Сорвав сердце на Макаркиной спине, Тит невольно раздумался, зачем он так лютует. Большак Федор слова ему не сказал, – в орду так в орду. Фрол тоже, а последыш Пашка еще мал, чтобы с отцом разговаривать. Сам-третей выедет он в орду, да еще парень-подросток в запасе, – хоть какое хозяйство управить можно. А Макарка пусть пропадает в Ключевском, ежели умнее отца захотел быть. О двух остальных сыновьях Тит совсем как-то и не думал: солдат Артем, муж Домнушки, отрезанный ломоть, а учитель Агап давно отбился от мужицкой работы. Раздумавшись дальше, Тит пришел к мысли, что Макар-то, пожалуй, и прав: первое дело, живет он теперь на доходах – лесообъездчикам контора жалованье положила, а потом изба за ним же останется, покосы и всякое прочее… Всего с собой не увезешь, а когда Артем выйдет из службы, вместе и будут жить в отцовском дворе.

«Оно, этово-тово, правильное дело говорит Макар-то», – раздумывал Тит, хотя, с другой стороны, Макарку все-таки следовало поучить.

VII

Таинственное исчезновение Аграфены и скандал с двором брательников Гущиных как-то совсем были заслонены готовившимся переселением мочеган.
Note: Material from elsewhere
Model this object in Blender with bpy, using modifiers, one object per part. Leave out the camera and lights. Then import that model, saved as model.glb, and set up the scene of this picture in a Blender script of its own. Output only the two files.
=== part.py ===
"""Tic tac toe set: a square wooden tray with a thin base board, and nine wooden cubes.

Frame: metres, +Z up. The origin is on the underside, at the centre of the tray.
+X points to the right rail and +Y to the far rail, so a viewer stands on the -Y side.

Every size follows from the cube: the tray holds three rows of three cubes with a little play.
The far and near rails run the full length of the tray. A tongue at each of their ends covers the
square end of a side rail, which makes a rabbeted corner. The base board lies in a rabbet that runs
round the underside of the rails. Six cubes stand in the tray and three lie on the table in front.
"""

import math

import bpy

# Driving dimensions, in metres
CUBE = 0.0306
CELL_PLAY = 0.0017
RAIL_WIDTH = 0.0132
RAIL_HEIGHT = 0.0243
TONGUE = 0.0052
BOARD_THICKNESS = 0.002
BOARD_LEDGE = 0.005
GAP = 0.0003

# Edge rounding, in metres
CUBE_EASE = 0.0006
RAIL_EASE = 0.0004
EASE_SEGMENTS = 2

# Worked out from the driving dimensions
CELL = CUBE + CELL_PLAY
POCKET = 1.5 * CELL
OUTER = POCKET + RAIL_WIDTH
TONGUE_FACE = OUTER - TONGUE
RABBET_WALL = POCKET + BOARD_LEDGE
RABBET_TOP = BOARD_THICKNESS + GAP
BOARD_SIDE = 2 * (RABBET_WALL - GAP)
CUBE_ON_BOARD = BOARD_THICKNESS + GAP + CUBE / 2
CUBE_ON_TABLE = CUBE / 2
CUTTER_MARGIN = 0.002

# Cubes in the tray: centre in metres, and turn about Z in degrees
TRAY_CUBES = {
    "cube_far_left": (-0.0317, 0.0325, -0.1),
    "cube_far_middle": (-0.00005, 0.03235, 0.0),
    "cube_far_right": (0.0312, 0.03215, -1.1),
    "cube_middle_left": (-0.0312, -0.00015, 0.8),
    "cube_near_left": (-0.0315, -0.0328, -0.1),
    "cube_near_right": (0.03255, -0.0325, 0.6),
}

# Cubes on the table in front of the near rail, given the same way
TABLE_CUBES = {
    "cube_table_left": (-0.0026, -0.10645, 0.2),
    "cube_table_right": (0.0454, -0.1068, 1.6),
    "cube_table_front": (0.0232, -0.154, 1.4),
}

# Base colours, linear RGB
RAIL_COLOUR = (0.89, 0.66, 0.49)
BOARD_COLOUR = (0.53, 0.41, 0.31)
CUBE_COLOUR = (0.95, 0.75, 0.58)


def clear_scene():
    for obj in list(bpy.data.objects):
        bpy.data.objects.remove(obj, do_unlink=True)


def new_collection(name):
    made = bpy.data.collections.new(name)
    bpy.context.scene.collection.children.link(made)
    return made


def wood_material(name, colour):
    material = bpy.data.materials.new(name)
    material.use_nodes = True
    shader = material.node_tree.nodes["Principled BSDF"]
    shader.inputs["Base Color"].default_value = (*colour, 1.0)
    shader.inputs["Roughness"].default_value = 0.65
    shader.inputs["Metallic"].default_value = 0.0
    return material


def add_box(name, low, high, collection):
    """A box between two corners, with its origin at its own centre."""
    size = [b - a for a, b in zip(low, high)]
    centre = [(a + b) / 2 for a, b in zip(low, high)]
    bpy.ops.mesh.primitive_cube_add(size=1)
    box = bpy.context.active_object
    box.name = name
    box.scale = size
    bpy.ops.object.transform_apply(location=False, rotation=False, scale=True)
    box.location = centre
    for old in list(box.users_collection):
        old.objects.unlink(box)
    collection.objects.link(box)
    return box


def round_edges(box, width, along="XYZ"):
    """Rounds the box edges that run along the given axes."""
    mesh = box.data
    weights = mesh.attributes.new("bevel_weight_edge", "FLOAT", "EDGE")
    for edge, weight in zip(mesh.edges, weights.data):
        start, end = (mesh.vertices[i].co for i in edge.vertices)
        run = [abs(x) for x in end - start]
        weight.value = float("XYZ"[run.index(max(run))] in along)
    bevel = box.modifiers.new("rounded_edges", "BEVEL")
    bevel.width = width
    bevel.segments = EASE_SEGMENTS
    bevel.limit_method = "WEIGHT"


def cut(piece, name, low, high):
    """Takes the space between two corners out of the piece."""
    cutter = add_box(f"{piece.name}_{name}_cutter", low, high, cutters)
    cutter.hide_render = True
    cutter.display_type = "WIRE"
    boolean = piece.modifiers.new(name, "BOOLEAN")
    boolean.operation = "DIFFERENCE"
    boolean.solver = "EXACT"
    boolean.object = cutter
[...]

И в кабаке, и в волости, и на базаре, и на фабрике только и разговору было, что о вздоривших ходоках. Не думала о переселении в орду только такая беспомощная голь, как семья Окулка, перебивавшаяся кое-как в покосившейся избушке на краю Туляцкого конца. Появление Окулка и его работа на покосе точно подразнила эту бедность. Когда с другими разбойниками Окулко явился с повинной к Луке Назарычу, их всех сейчас же засадили в волость, а потом немедленно отправили в Верхотурье в острог. Старая Мавра опять осталась с глазу на глаз с своею непокрытою бедностью, Наташка попрежнему в четыре часа утра уходила на фабрику, в одиннадцать прибегала пообедать, а в двенадцать опять уходила, чтобы вернуться только к семи, когда коморник Слепень отдавал шабаш. За эту работу Наташа получала пятнадцать копеек, и этих денег едва хватало на хлеб. Поднятая в Туляцком конце суматоха точно делала семью сидевшего в остроге Окулка еще беднее.

– Богатые-то все в орду уедут, а мы с кержаками и останемся, – жаловалась Мавра. – Хоть бы господь смерть послал. И без того жизни не рад.
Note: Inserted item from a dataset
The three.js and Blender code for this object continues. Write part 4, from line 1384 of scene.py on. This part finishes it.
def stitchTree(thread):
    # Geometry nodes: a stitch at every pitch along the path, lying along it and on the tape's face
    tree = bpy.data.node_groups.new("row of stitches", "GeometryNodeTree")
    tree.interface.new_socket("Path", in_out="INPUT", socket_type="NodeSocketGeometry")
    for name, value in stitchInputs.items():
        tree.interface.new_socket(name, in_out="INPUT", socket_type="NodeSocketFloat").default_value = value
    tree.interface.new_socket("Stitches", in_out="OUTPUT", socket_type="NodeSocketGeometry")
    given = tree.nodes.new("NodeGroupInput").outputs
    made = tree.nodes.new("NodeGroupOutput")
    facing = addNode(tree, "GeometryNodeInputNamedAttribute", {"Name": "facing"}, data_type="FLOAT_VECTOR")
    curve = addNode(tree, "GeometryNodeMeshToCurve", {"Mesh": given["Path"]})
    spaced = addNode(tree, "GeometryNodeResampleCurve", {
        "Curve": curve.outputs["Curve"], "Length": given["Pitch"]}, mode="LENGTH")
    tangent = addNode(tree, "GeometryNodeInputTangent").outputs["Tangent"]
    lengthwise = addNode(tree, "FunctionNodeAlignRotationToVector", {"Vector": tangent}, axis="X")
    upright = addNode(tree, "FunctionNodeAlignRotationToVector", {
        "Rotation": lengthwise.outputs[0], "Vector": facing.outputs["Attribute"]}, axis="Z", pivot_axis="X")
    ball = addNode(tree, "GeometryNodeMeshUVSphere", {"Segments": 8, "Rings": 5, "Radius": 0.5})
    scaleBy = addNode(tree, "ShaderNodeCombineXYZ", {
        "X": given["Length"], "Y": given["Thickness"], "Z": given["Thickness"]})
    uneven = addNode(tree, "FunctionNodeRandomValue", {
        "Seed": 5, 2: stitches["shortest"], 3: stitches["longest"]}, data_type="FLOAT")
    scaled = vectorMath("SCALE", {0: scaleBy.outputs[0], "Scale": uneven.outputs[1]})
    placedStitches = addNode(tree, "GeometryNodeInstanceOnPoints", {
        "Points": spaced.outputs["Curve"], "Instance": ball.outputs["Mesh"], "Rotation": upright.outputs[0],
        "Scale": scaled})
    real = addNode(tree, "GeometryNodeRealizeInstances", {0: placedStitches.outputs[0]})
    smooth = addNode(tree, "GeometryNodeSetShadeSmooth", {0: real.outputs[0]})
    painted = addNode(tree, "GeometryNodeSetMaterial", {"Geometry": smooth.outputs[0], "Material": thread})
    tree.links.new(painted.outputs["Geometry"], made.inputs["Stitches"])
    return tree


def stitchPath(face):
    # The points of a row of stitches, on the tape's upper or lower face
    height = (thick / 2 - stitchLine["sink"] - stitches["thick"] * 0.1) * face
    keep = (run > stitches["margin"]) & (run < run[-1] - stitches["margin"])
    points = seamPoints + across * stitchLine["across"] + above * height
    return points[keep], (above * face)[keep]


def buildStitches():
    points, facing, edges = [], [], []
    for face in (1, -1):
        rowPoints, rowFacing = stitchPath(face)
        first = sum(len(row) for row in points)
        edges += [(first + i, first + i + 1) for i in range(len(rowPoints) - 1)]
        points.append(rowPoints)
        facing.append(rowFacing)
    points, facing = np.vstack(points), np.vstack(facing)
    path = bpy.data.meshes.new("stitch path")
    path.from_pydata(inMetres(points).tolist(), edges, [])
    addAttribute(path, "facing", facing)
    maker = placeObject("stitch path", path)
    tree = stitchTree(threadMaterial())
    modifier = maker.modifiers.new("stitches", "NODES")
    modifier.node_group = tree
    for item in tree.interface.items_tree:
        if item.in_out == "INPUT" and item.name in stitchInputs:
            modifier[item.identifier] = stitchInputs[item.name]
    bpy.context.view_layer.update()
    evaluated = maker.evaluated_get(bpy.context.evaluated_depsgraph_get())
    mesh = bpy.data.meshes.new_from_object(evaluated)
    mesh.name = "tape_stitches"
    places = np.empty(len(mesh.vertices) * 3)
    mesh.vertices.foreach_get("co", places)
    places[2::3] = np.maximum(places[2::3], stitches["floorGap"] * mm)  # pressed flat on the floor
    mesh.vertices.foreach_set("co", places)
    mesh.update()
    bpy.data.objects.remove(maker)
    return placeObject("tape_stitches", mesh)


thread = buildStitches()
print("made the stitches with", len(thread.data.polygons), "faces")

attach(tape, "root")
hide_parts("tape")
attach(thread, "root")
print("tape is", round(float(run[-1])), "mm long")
Сборы переселенцев являлись обидой: какие ни на есть, а все-таки свои туляки-то. А как уедут, тут с голоду помирай… Теперь все-таки Мавра кое-как изворачивалась: там займет, в другом месте перехватит, в третьем попросит. Как-то Федор Горбатый в праздник целый воз хворосту привез, а потом ворота поправил. Наташка попрежнему не жаловалась, а только молчала, а старая Мавра боялась именно этого молчания.